The Highwaymen were an American country music supergroup, composed of four of country music's biggest artists who pioneered the outlaw country subgenre: Johnny Cash, Waylon Jennings, Willie Nelson, and Kris Kristofferson. Between 1985 and 1995, the group recorded three major label albums as The Highwaymen: two on Columbia Records and one for Liberty Records. Their Columbia works produced three chart singles, including the number one "Highwayman" in 1985.

Between 1996 and 1999, Nelson, Kristofferson, Cash, and Jennings provided the voice and dramatization for the Louis L'Amour Collection, a four-CD box set of seven Louis L'Amour stories published by the HighBridge Company, although the four were not credited as "The Highwaymen" in this work.

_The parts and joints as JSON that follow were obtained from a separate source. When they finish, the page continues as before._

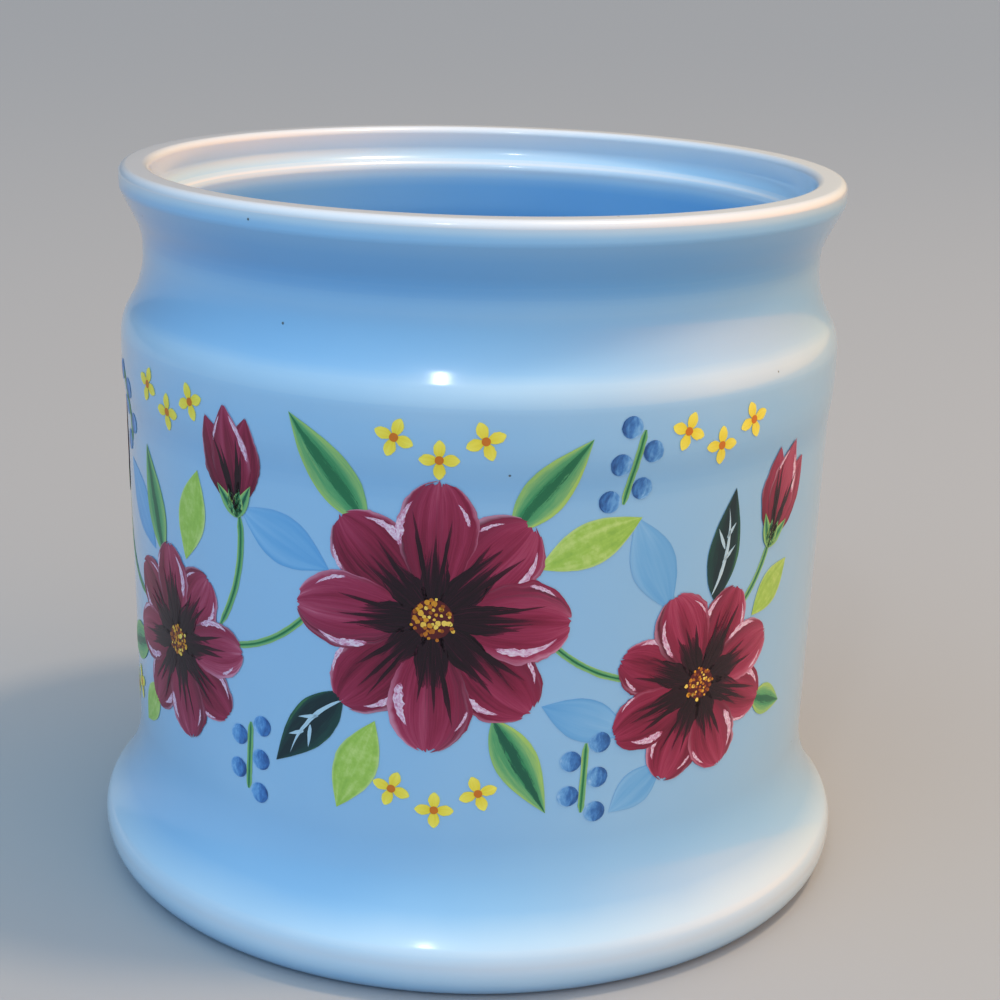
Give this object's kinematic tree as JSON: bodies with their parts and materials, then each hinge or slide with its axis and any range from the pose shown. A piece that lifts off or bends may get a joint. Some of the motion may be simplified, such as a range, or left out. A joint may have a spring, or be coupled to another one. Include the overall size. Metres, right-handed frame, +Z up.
{
  "type": "garlic keeper",
  "caption": "Round ceramic keeper jar, open at the top: flared lip with a lid ledge, waisted neck, shoulder band, printed side wall and a flared foot with a recessed base.",
  "frame": {"origin": "centre of the foot, on the plane of the table", "axes": "+Z up along the jar's axis and out of its mouth; -Y is the front, which carries the print, and the bare side is towards +X and +Y"},
  "size_m": [0.1308, 0.1308, 0.1194],
  "materials": {
    "sky_blue_glaze": "glossy pale blue glaze that breaks to white at its edges",
    "crimson_enamel": "fired-on crimson enamel with pale brushed streaks",
    "plum_enamel": "fired-on dark plum enamel",
    "gold_enamel": "fired-on golden yellow enamel, dotted",
    "green_enamel": "fired-on green enamel, brushed from light to dark",
    "lime_enamel": "fired-on lime enamel, brushed",
    "sky_enamel": "fired-on translucent blue enamel",
    "blue_enamel": "fired-on mid blue enamel",
    "yellow_enamel": "fired-on bright yellow enamel"
  },
  "bodies": {
    "root": {"jar": "sky_blue_glaze", "blossom_petals": "crimson_enamel", "blossom_hearts": "plum_enamel", "blossom_stamens": "gold_enamel", "green_leaves": "green_enamel", "lime_leaves": "lime_enamel", "blue_leaves": "sky_enamel", "blue_berries": "blue_enamel", "yellow_stars": "yellow_enamel"}
  },
  "joints": []
}
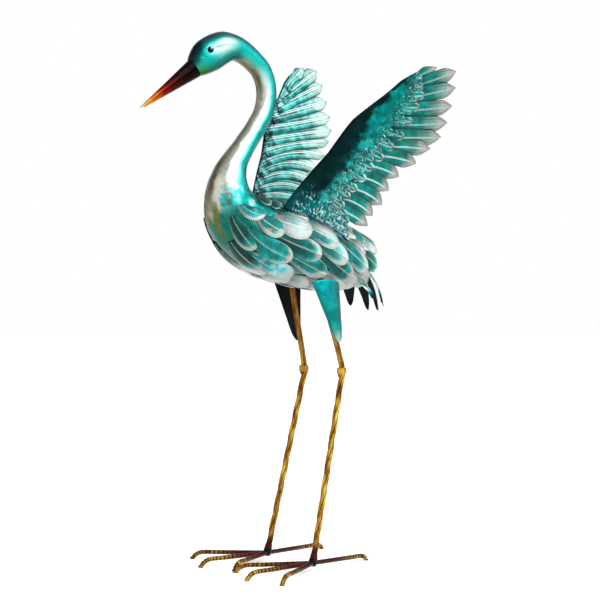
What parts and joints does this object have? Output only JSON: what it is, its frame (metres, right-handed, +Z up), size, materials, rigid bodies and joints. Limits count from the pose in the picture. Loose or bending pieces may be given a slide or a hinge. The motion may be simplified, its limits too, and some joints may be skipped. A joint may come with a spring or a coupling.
{
  "type": "crane garden statue",
  "caption": "Standing crane statue in painted sheet metal, with raised feathered wings, a curved neck, a long bill and slender rod legs on splayed toes.",
  "frame": {"origin": "on the ground, under the middle of the statue's bounding box", "axes": "+Z up; the crane faces -X, with its left side towards -Y"},
  "size_m": [0.5546, 0.3938, 0.9771],
  "materials": {
    "shell_paint": "satin metallic paint, teal brushed over pearl silver",
    "bill_paint": "gloss paint, maroon shading to orange",
    "eye_bead": "gloss black",
    "feather_paint": "satin metallic paint, teal with silver rims",
    "wing_paint": "satin metallic paint, black to teal to silver",
    "plume_paint": "satin black with teal outer faces",
    "thigh_paint": "satin metallic teal",
    "gold_paint": "satin gold brushed over dark brown"
  },
  "bodies": {
    "root": {"head_neck_and_body": "shell_paint", "bill_upper": "bill_paint", "bill_lower": "bill_paint", "left_eye": "eye_bead", "right_eye": "eye_bead", "left_body_feather_1_1": "feather_paint", "left_body_feather_1_2": "feather_paint", "left_body_feather_1_3": "feather_paint", "left_body_feather_1_4": "feather_paint", "left_body_feather_1_5": "feather_paint", "left_body_feather_1_6": "feather_paint", "left_body_feather_2_1": "feather_paint", "left_body_feather_2_2": "feather_paint", "left_body_feather_2_3": "feather_paint", "left_body_feather_2_4": "feather_paint", "left_body_feather_2_5": "feather_paint", "left_body_feather_3_1": "feather_paint", "left_body_feather_3_2": "feather_paint", "left_body_feather_3_3": "feather_paint", "left_body_feather_3_4": "feather_paint", "right_body_feather_1_1": "feather_paint", "right_body_feather_1_2": "feather_paint", "right_body_feather_1_3": "feather_paint", "right_body_feather_1_4": "feather_paint", "right_body_feather_1_5": "feather_paint", "right_body_feather_1_6": "feather_paint", "right_body_feather_2_1": "feather_paint", "right_body_feather_2_2": "feather_paint", "right_body_feather_2_3": "feather_paint", "right_body_feather_2_4": "feather_paint", "right_body_feather_2_5": "feather_paint", "right_body_feather_3_1": "feather_paint", "right_body_feather_3_2": "feather_paint", "right_body_feather_3_3": "feather_paint", "right_body_feather_3_4": "feather_paint", "left_belly_feathers": "feather_paint", "right_belly_feathers": "feather_paint", "mantle_feathers": "feather_paint", "left_wing_flight_feathers": "wing_paint", "left_wing_coverts": "wing_paint", "right_wing_flight_feathers": "wing_paint", "right_wing_coverts": "wing_paint", "left_tail_plume_1": "plume_paint", "left_tail_plume_2": "plume_paint", "left_tail_plume_3": "plume_paint", "right_tail_plume_1": "plume_paint", "right_tail_plume_2": "plume_paint", "right_tail_plume_3": "plume_paint", "left_thigh_plate": "thigh_paint", "right_thigh_plate": "thigh_paint", "left_upper_leg": "gold_paint", "right_upper_leg": "gold_paint", "left_knee_collar": "gold_paint", "right_knee_collar": "gold_paint", "left_shank": "gold_paint", "right_shank": "gold_paint", "left_foot": "gold_paint", "right_foot": "gold_paint"}
  },
  "joints": []
}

Besides the four formal members of the group, one other vocal artist appeared on a Highwaymen recording: Johnny Rodriguez, who provided Spanish vocal on "Deportee", a Woody Guthrie composition, from the album Highwayman.

The four starred in one movie together: the 1986 film Stagecoach.

In 1990, the original members of  the 1950s-'60s folk group of the same name sued The Highwaymen over their use of the name, which was inspired by a Jimmy Webb ballad the country stars had recorded. The suit was dropped when all parties agreed that the folk group owned the name but that the earlier group would grant a nonexclusive, nontransferable license to the supergroup to use the name. The two groups then shared the stage at a 1990 concert in Hollywood.

Albums

Highwayman
Formed in 1985, the group did not have an official name when they released their first two albums on Columbia Records. The first album, Highwayman, was credited to "Nelson, Jennings, Cash, Kristofferson". The single "Highwayman", a Jimmy Webb composition, became a #1 country hit. Their cover of Guy Clark's "Desperados Waiting for a Train" reached the Top 20. The album was produced by Chips Moman.

Highwayman 2
In 1990, the 4 members reunited for a second effort, titled Highwayman 2, which reached #4 on the country album chart. The Lee Clayton-penned song "Silver Stallion" was the first single and made the country Top 40. The album was nominated for a Grammy for Best Country Vocal Collaboration. Highwayman 2 was produced, once again, by Moman. Six of the songs were written or co-written by members of the group.

The Road Goes on Forever
The group's final release (now listed as "Highwaymen") prior to Jennings's death in 2002 was 1995's Don Was-produced album The Road Goes on Forever, (a Robert Earl Keen cover), with the single, "It Is What It Is". A tenth-anniversary edition of The Road Goes on Forever appeared in 2005, with several bonus tracks added as well as, in some versions, a DVD containing the video for "It Is What It Is" and a documentary titled Live Forever – In the Studio with the Highwaymen.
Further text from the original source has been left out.